## WORK TO BE COMPLETED
Begin at the line containing "anchors.append(anchor)" in the entries below and end at the line containing "low, high = Vector((1e9,)"; transcribe that range exactly and nothing outside it.

>> begin

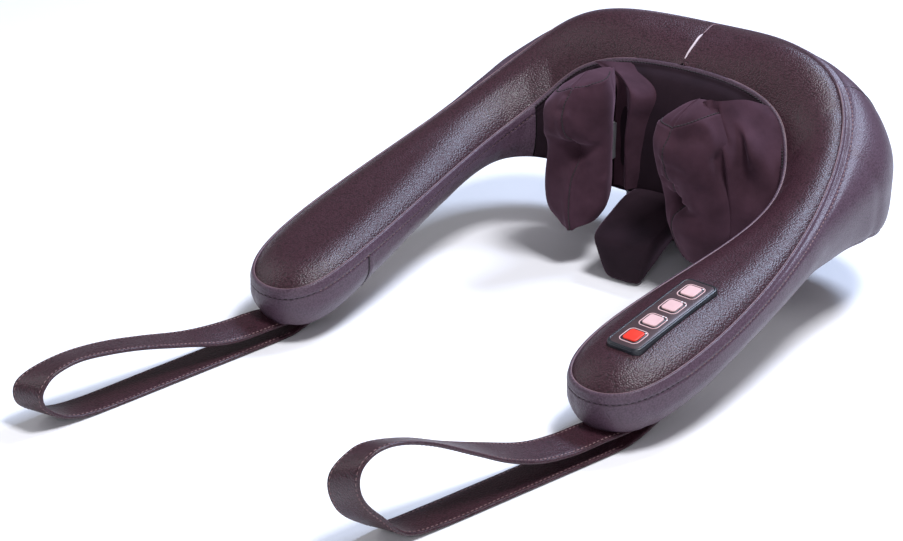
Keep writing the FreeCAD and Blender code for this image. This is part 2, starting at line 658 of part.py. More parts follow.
def strap_loop(outline):
    """A flat band folded into a teardrop loop, drawn along -Y from its sewn line."""
    centre_out = [V(-STRAP_WIDTH / 2.0, -s, z) for s, z in outline]
    count = len(outline)
    inner = []
    for k in range(FIRST_OPEN, count - 1):
        before, here, after = outline[k - 1], outline[k], outline[(k + 1) % count]
        first = unit_normal(after, here)
        second = unit_normal(here, before)
        bend = 1.0 + first[0] * second[0] + first[1] * second[1]
        s = here[0] + STRAP_THICK * (first[0] + second[0]) / bend
        z = here[1] + STRAP_THICK * (first[1] + second[1]) / bend
        inner.append(V(-STRAP_WIDTH / 2.0, -s, z))
    inner.append(V(-STRAP_WIDTH / 2.0, -outline[1][0], outline[-1][1] + STRAP_THICK))
    across = V(STRAP_WIDTH, 0, 0)
    band = Part.Face(wire(centre_out)).extrude(across)
    band = band.cut(Part.Face(wire(inner)).extrude(across))
    fold = rod(STRAP_THICK, V(-STRAP_WIDTH / 2.0, 0, PIVOT_Z), V(1, 0, 0), STRAP_WIDTH)
    return band.fuse(fold).removeSplitter()


def strap_anchor():
    """The strap's fixed end, sewn along the pod's underside and resting on the floor."""
    half = STRAP_WIDTH / 2.0
    side = [V(-half, STRAP_GAP, FLOOR), V(-half, 24.0, FLOOR), V(-half, 52.0, 14.0),
            V(-half, 52.0, 19.0), V(-half, 13.0, 8.6), V(-half, STRAP_GAP, 7.6)]
    return Part.Face(wire(side)).extrude(V(STRAP_WIDTH, 0, 0))


def make_straps():
    parts = {}
    anchors = []
    for name, (x, yaw, outline) in STRAPS.items():
        loop = strap_loop(outline)
        anchor = strap_anchor()
        for shape in (loop, anchor):
            shape.rotate(V(0, 0, 0), V(0, 0, 1), -yaw)
            shape.translate(V(x, PIVOT_Y, 0))
        parts["hand_strap_" + name] = loop
        anchors.append(anchor)
    parts["strap_anchors"] = Part.makeCompound(anchors)
    return parts


# ================= wiring =================

def make_wiring():
    route = LOOM + flip(LOOM)[-2::-1]
    pieces = []
    for a, b in zip(route[:-1], route[1:]):
        pieces.append(rod(LOOM_R, a, b - a, (b - a).Length))
        pieces.append(Part.makeSphere(LOOM_R, b))
    return {"wiring_loom": pieces[0].multiFuse(pieces[1:-1]).removeSplitter()}


def main():
    os.makedirs("parts", exist_ok=True)
    parts = {}
    for group in (make_collar, make_base, make_drive, make_panel, make_power, make_straps, make_wiring):
        parts.update(group())
    whole = FreeCAD.BoundBox()
    for name, shape in parts.items():
        shape.translate(ORIGIN)
        shape.exportStep("parts/" + name + ".step")
        whole.add(shape.BoundBox)
        print(name, "solids", len(shape.Solids), "valid", shape.isValid(), "volume", round(shape.Volume))
    print(len(parts), "nodes", whole)


main()
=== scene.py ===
import math

import bmesh
import bpy
import numpy as np
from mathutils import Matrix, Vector, noise


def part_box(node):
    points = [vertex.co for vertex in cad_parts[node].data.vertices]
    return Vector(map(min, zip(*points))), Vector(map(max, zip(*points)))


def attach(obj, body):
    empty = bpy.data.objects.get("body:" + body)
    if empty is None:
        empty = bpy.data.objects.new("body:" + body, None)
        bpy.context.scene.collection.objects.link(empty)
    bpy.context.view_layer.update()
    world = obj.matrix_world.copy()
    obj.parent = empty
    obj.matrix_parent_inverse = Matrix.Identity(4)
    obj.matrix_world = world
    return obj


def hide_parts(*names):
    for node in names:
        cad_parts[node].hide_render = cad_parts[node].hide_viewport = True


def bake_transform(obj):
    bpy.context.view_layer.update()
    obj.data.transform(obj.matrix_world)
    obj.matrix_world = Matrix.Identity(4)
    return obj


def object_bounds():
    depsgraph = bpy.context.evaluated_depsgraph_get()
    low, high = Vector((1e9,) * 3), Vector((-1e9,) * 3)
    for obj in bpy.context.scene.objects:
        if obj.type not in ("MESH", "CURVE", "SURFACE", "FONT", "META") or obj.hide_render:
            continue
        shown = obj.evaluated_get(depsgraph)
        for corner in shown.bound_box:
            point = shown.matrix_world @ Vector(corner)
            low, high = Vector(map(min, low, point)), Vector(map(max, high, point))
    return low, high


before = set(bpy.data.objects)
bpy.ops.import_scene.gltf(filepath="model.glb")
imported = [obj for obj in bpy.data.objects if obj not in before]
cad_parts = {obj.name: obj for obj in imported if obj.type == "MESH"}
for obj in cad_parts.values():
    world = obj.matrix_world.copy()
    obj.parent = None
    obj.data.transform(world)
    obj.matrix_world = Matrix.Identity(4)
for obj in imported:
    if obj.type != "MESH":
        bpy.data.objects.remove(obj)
cad_low, cad_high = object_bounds()

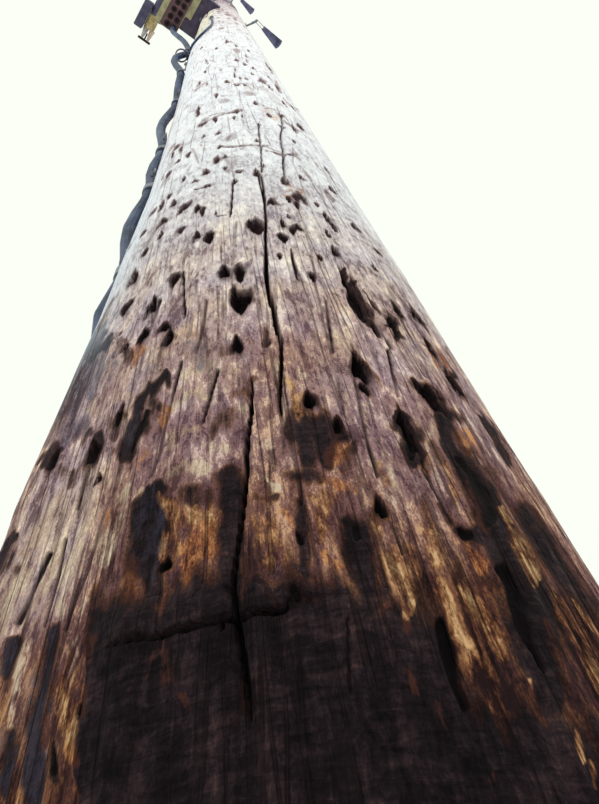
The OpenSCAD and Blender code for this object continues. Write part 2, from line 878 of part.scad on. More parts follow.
// Tapered channel that grips a drop wire, with an end wall for the bail
module drop_clamp(row) {
    w0 = 0.45 * drop_w;
    color([0.36, 0.36, 0.44])
    at_pull(row)
    translate([0, -bail_leg, 0])
    difference() {
        translate([0, 0, -drop_h / 2])
            linear_extrude(height = drop_h)
            polygon([
                [-w0 / 2, 0], [-drop_w / 2, -drop_l], [-drop_w / 6, -drop_l * 1.05],
                [drop_w / 6, -drop_l * 1.05], [drop_w / 2, -drop_l], [w0 / 2, 0]
            ]);
        translate([0, 0, -drop_h / 2 + drop_t])
            linear_extrude(height = drop_h)
            polygon([
                [-w0 / 2 + drop_t, -drop_t], [-drop_w / 2 + drop_t, -2 * drop_l],
                [drop_w / 2 - drop_t, -2 * drop_l], [w0 / 2 - drop_t, -drop_t]
            ]);
        for (x = [-1, 1])
            translate([x * bend_r, eps, 0])
                rotate([90, 0, 0])
                cylinder(h = drop_t + 2 * eps, d = bail_d + 2 * seat);
    }
}

// Splice closure beside the terminal, carried by the strand clamp

closure_z = arm_z - 62;
closure_x1 = 118;
closure_x0 = closure_x1 - closure_l;
closure_r = closure_d / 2;
collar_end = closure_x0 - collar_l - seat;

// Turns a solid that rises along Z to lie along the strand, towards its -X end
module along_strand(x) {
    facing(terminal_az)
        translate([x, -closure_off, closure_z])
        rotate([0, -90, 0])
        children();
}

module closure_body() {
    color([0.20, 0.18, 0.24])
    along_strand(closure_x1)
    union() {
        cylinder(h = 12, r1 = closure_r - 8, r2 = closure_r);
        translate([0, 0, 12]) cylinder(h = closure_l - 12, r = closure_r);
    }
}

module closure_collar() {
    ribs = 24;
    rib_d = 5;
    color([0.72, 0.66, 0.54])
    along_strand(closure_x0 - seat)
    union() {
        cylinder(h = collar_l, r = closure_r - rib_d / 2);
        for (i = [0 : ribs - 1])
            rotate([0, 0, 360 * i / ribs])
                translate([closure_r - rib_d / 2, 0, 0])
                cylinder(h = collar_l - 4, d = rib_d, $fn = 8);
    }
}

// Two stepped cones side by side, through which wires leave the closure
cone_big_d = 36;
cone_small_d = 33;
cone_tip_d = 13;
cone_big_y = -12;
cone_small_y = cone_big_y + (cone_big_d + cone_small_d) / 2 + 1;

module stepped_cone(base_d, y) {
    steps = 5;
    pitch = cone_l / steps;
    drop = (base_d - cone_tip_d) / 2 / steps;
    along_strand(collar_end - seat)
    translate([0, y, 0])
    union() {
        cylinder(h = cone_l, r1 = base_d / 2 - 1, r2 = cone_tip_d / 2);
        for (i = [0 : steps - 1])
            translate([0, 0, i * pitch])
                cylinder(h = pitch / 3, r = base_d / 2 - i * drop);
    }
}

module closure_cone() {
    color([0.62, 0.62, 0.62])
    stepped_cone(cone_big_d, cone_big_y);
}

module closure_cone_small() {
    color([0.70, 0.58, 0.50])
    stepped_cone(cone_small_d, cone_small_y);
}

// Crossbar over the tips of both cones, with a stem between them
module closure_tee() {
    bar_w = 74;
    bar_t = 12;
    stem_w = 8;
    stem_l = 34;
    mid = (cone_big_y + cone_small_y) / 2;
    color([0.12, 0.11, 0.13])
    along_strand(collar_end - cone_l - 2 * seat)
    translate([0, mid, 0])
    union() {
        translate([-bar_t / 2, -bar_w / 2, 0]) cube([bar_t, bar_w, bar_t]);
        translate([-bar_t / 2, -stem_w / 2, -stem_l]) cube([bar_t, stem_w, stem_l + bar_t / 2]);
    }
}

hanger_w = 22;
hanger_t = 3;

module closure_hanger() {
    x_foot = clamp_bolt_pitch / 2;
    y_plate = strand_off + plate_gap / 2 + clamp_t + seat;
    r = closure_r + seat;
    color([0.56, 0.58, 0.60])
    facing(terminal_az)
    difference() {
        union() {
            translate([x_foot - hanger_w / 2, -closure_off, closure_z])
                rotate([0, 90, 0])
                cylinder(h = hanger_w, r = r + hanger_t);
            translate([x_foot - hanger_w / 2, -y_plate - hanger_t, closure_z - r / 2])
                cube([hanger_w, hanger_t, arm_z - closure_z + r / 2 + clamp_h / 2]);
            translate([x_foot - hanger_w / 2, -closure_off, closure_z - hanger_t / 2])
                cube([hanger_w, closure_off - y_plate, hanger_t]);
            translate([x_foot - hanger_w / 2, -closure_off, closure_z + r - hanger_t])
                cube([hanger_w, closure_off - y_plate, hanger_t]);
        }
        translate([x_foot - hanger_w, -closure_off, closure_z])
            rotate([0, 90, 0])
            cylinder(h = 2 * hanger_w, r = r);
    }
}

// Box beside the closure, on a short bridge that fits the closure's round
side_box_h = 84;
side_box_reach = 98;
side_box_gap = 2;
bridge_h = 28;
bridge_l = 24;

module side_box() {
    x0 = closure_x0 - side_box_reach;
    y_back = closure_off + closure_r + side_box_gap;
    color([0.21, 0.18, 0.27])
    facing(terminal_az)
    difference() {
        union() {
            translate([x0 + side_box_l / 2, -y_back - side_box_d / 2, closure_z - side_box_h / 2])
                linear_extrude(height = side_box_h)
                round_rect(side_box_l, side_box_d, 6);
            translate([x0 + side_box_l - bridge_l - 8, -y_back - 4, closure_z - bridge_h / 2])
                cube([bridge_l, side_box_gap + closure_r / 2, bridge_h]);
        }
        translate([closure_x0 - side_box_l, -closure_off, closure_z])
            rotate([0, 90, 0])
            cylinder(h = 2 * side_box_l, r = closure_r + seat);
    }
}

pole_shaft();
riser_cable();
for (i = [0 : len(CLIPS) - 1]) riser_clip(i);
riser_standoff();
riser_gland();
bond_wire();
bond_eye();
terminal_bracket();
bracket_lags();
terminal_rail();
terminal_housing();
terminal_cover();
terminal_latches();
terminal_port_plate();
port_grommets();
strand_arm();
strand_arm_bolt();
strand_arm_nut();
strand_clamp_inner();
strand_clamp_outer();
strand_clamp_bolts();
pole_band();
drop_hook(hook_rows[0]);  // drop_hook_1
drop_hook(hook_rows[1]);  // drop_hook_2
drop_bail(hook_rows[0]);  // drop_bail_1
drop_bail(hook_rows[1]);  // drop_bail_2
drop_clamp(hook_rows[0]);  // drop_clamp_1
drop_clamp(hook_rows[1]);  // drop_clamp_2
closure_hanger();
closure_body();
closure_collar();
closure_cone();
closure_cone_small();
closure_tee();
side_box();
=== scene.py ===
import json
import math

import bpy
import numpy as np
from mathutils import Matrix, Vector


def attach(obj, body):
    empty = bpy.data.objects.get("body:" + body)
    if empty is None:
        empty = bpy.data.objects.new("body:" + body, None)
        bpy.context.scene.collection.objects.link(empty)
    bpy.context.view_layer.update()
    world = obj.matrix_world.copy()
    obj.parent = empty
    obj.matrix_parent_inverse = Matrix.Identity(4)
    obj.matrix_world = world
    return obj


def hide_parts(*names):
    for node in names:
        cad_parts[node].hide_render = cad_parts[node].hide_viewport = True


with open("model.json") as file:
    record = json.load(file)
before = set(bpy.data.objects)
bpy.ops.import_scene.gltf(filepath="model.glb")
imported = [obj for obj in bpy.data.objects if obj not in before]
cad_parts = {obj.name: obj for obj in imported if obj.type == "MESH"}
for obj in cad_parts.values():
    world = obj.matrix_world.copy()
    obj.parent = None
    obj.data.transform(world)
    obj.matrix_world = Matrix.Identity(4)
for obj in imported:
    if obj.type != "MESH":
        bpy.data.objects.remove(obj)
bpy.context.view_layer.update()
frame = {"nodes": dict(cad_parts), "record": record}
scene = bpy.context.scene

# The pole's own measures, in metres, as in the part's source
POLE_H = 8.84
GROUND_R = 0.16
TOP_R = 0.111
ROOF_H = 0.045
ROOF_TURN = math.radians(45)
TAPER = (GROUND_R - TOP_R) / POLE_H


def pole_r(z):
    return GROUND_R - TAPER * z


def roof_z(az, r):
    across = np.abs(r * np.sin(np.radians(az) - ROOF_TURN))
    return POLE_H - ROOF_H * across / TOP_R


# Camera: close in front of the wood, looking almost straight up. Lengths in its picture are in pixels.
FOCAL, WIDTH, HEIGHT = 677.0, 599.0, 804.0
EYE = (0.0, -0.313, 1.5)
# Where the picture would show the point straight above the eye, and the camera's turn in radians
ZENITH_X, ZENITH_Y, TURN = 213.8, -33.9, 0.0864
SENSOR_MM = 36.0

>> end

## SOLUTION BELOW
        anchors.append(anchor)
    parts["strap_anchors"] = Part.makeCompound(anchors)
    return parts


# ================= wiring =================

def make_wiring():
    route = LOOM + flip(LOOM)[-2::-1]
    pieces = []
    for a, b in zip(route[:-1], route[1:]):
        pieces.append(rod(LOOM_R, a, b - a, (b - a).Length))
        pieces.append(Part.makeSphere(LOOM_R, b))
    return {"wiring_loom": pieces[0].multiFuse(pieces[1:-1]).removeSplitter()}


def main():
    os.makedirs("parts", exist_ok=True)
    parts = {}
    for group in (make_collar, make_base, make_drive, make_panel, make_power, make_straps, make_wiring):
        parts.update(group())
    whole = FreeCAD.BoundBox()
    for name, shape in parts.items():
        shape.translate(ORIGIN)
        shape.exportStep("parts/" + name + ".step")
        whole.add(shape.BoundBox)
        print(name, "solids", len(shape.Solids), "valid", shape.isValid(), "volume", round(shape.Volume))
    print(len(parts), "nodes", whole)


main()
=== scene.py ===
import math

import bmesh
import bpy
import numpy as np
from mathutils import Matrix, Vector, noise


def part_box(node):
    points = [vertex.co for vertex in cad_parts[node].data.vertices]
    return Vector(map(min, zip(*points))), Vector(map(max, zip(*points)))


def attach(obj, body):
    empty = bpy.data.objects.get("body:" + body)
    if empty is None:
        empty = bpy.data.objects.new("body:" + body, None)
        bpy.context.scene.collection.objects.link(empty)
    bpy.context.view_layer.update()
    world = obj.matrix_world.copy()
    obj.parent = empty
    obj.matrix_parent_inverse = Matrix.Identity(4)
    obj.matrix_world = world
    return obj


def hide_parts(*names):
    for node in names:
        cad_parts[node].hide_render = cad_parts[node].hide_viewport = True


def bake_transform(obj):
    bpy.context.view_layer.update()
    obj.data.transform(obj.matrix_world)
    obj.matrix_world = Matrix.Identity(4)
    return obj


def object_bounds():
    depsgraph = bpy.context.evaluated_depsgraph_get()
    low, high = Vector((1e9,) * 3), Vector((-1e9,) * 3)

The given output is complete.